More concretely, given the following definition:
struct Foo : Codable {
var myHTTPLink: URL
}
the synthesized init(from:)
will try to make the following decode(_:forKey:)
call:
myHTTPLink = try container.decode(URL.self, forKey: .myHTTPLink)
When a .keyDecodingStrategy
other than .useDefaultKeys
is applied to JSONDecoder
, requests for keyed containers cause it to first map the keys in the found container:
switch decoder.options.keyDecodingStrategy {
case .useDefaultKeys:
self.container = container
case .convertFromSnakeCase:
// Convert the snake case keys in the container to camel case.
// If we hit a duplicate key after conversion, then we'll use the first one we saw. Effectively an undefined behavior with JSON dictionaries.
self.container = Dictionary(container.map {
key, value in (JSONDecoder.KeyDecodingStrategy._convertFromSnakeCase(key), value)
}, uniquingKeysWith: { (first, _) in first })
case .custom(let converter):
self.container = Dictionary(container.map {
key, value in (converter(decoder.codingPath + [_JSONKey(stringValue: key, intValue: nil)]).stringValue, value)
}, uniquingKeysWith: { (first, _) in first })
}
This means that a JSON object which looks like
{
"my_http_link": ...,
"my_other_thing": ...,
}
is mapped to
[
"myHttpLink": ...,
"myOtherThing": ...
]
When the decode(_:forKey:)
call above happens, an attempt is made to look up myHTTPLink
's stringValue
("myHTTPLink"
) in the container; since no such key is present, the property can't be found.
The current workaround for this is to give the CodingKey
a string value which matches the round-tripped string:
private enum CodingKeys : String, CodingKey {
case myHTTPLink = "myHttpLink"
}
but of course, this is suboptimal. Besides the fact that this behavior is undiscoverable until you get bitten by it, requiring the user to define a CodingKeys
enum
somewhat defeats the purpose of using the strategy in the first place.
There are a few approaches we could take to address this issue (each with tradeoffs), but we're interested in getting some feedback on them, especially from folks who use these strategies:
-
@norio_nomura's PR offers a solution which addresses the issue of attempting to convert
"my_http_link"
into"myHTTPLink"
by sidestepping the problem altogether. With a new key strategy (.useSnakeCasedKeys
), instead of trying to convert from aString
to aCodingKey
, the solution is to only ever apply the transformation in one direction β from theCodingKey
to theString
. Containers are left alone, and when adecode(_:forKey:)

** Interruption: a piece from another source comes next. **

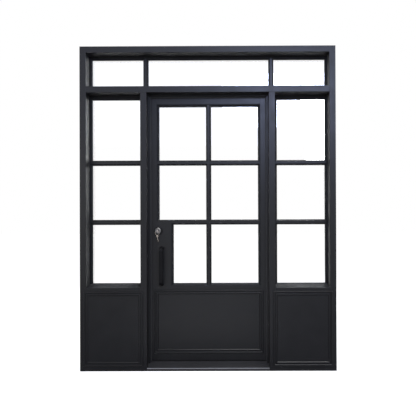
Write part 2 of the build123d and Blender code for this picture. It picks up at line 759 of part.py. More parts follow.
def bolt_sleeve():
    """Sleeve that guides the bolt, with its flange behind the stile's edge wall."""
    x0 = -LEAF_SIDE + TUBE_WALL
    half = FLANGE_HIGH / 2
    flange = block(
        x0, x0 + SLEEVE_WALL,
        LEAF_MID - FLANGE_WIDE / 2, LEAF_MID + FLANGE_WIDE / 2,
        LOCK_HEIGHT - half, LOCK_HEIGHT + half,
    )
    sleeve = flange + bolt_block(x0, x0 + SLEEVE_LENGTH, SLEEVE_WALL + BOLT_FIT)
    sleeve -= bolt_block(x0 - 1, x0 + SLEEVE_LENGTH + 1, BOLT_FIT)
    return cut_all(sleeve, faceplate_screws())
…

call is made, the key is reconverted into a string to match what's in the payload. This is promising, but has two main wrinkles:- This relies on us having access to the encode-side conversion for both directions whether we're encoding or decoding, which means that it behaves differently from
.custom
conversions. With.custom
conversions, we only ever have one side of the transformation, so writing your own.custom
strategy would leave you in no better a place - Slightly more problematic is access to
KeyedDecodingContainer.allKeys
, which is a view into a container's keys based on the key type you're accessing the container with. This is done via a mapping of the actual string keys in the container to theCodingKey
type:public var allKeys: [Key] { return self.container.keys.compactMap { Key(stringValue: $0) } }
. This operation inherently converts from strings to keys, which means that we cannot apply a transformation of key-to-string. This means that as-is, the value ofallKeys
would have keys missing from it, even though you would be able to get a result bydecode(_:forKey:)
'ing one of those missing keys. This is problematic for types which inspectallKeys
in order to dynamically decode values from the container- One solution to this solution could be to handle
CaseIterable
CodingKey
types specially β if aCodingKey
type isCaseIterable
, we can iterate over its cases and convert those to snake case instead of going the other way. Of course, no existingCodingKeys
today areCaseIterable
, which means that in order to opt into this implicit behavior, you have to know to make yourCodingKeys
CaseIterable
(and we'd likely need to make synthesizedCodingKeys
CaseIterable
as well).
- One solution to this solution could be to handle
- This relies on us having access to the encode-side conversion for both directions whether we're encoding or decoding, which means that it behaves differently from
- Another solution could be to expose the underlying functions that
JSONEncoder
andJSONDecoder
use to perform these conversions (say, asJSONEncoder.KeyEncodingStrategy.toSnakeCase(_:)
andJSONDecoder.KeyDecodingStrategy.fromSnakeCase(_:)
); with access to these functions, it might be easier to write your own.custom
conversion which watches out for these specific cases that you might care about and want to handle specifically. This still requires you to be aware of the issue, and write your own solution - Offer, either through a property or another strategy, a customizable list of words that are special-cased, e.g.
.convertFromSnakeCaseWithExceptions(["HTTP", "URL", "UUID", ...])
; these words would be used in the conversion so that when we split words on"_"
, words that match the list can be handled specially- The wrinkle here is some amount of complexity: does it matter whether the exceptions are given in upper-case, lower case, or mixed case (e.g. given
"hTTp"
should"my_http_link"
become"myhTTpLink"
)? What about keys in JSON which don't exactly match the expected case (e.g."my_hTTp_link"
)?
- The wrinkle here is some amount of complexity: does it matter whether the exceptions are given in upper-case, lower case, or mixed case (e.g. given
- Some combination of the above, or a different approach which we haven't considered
- Leave things as-is; this is an acceptable risk for the convenience of applying the strategy to a whole payload possibly full of edge cases. [To be clear, I don't actually believe that this is a reasonable long-term solution to the problem.]
All three main solutions have a bit of a discoverability problem as you won't necessarily know to apply a different strategy until you hit the problem. There are two riffs on solution 3 which might help a bit with this:
- Deprecate
.convertFromSnakeCase
in favor of the option which explicitly requires exceptions; this way existing code is made aware of a potential solution to a problem that the author might not know they had - Instead of offering a new strategy, give
JSONEncoder
andJSONDecoder
a mutable property holding the list of exceptional words. The list can come prepopulated with some reasonable defaults (for some definition of reasonable), but the list can be added to/removed from as necessary. This doesn't make the problem more discoverable, but might give a slightly better default answer. The risk here comes for folks who have already accounted for this deficiency and provided their ownCodingKeys
with values likemyHttpLink
because the current workaround will now be wrong
Thoughts on this issue? Have you run into this case and had to work around it somehow? Curious to see if folks have hit this in practice.
(To be clear, at this point in the release, we are not looking to introduce new API into Swift 4.2; we are interested in feedback on a solution that would be both ergonomic and more easily correct than what we have in place today.)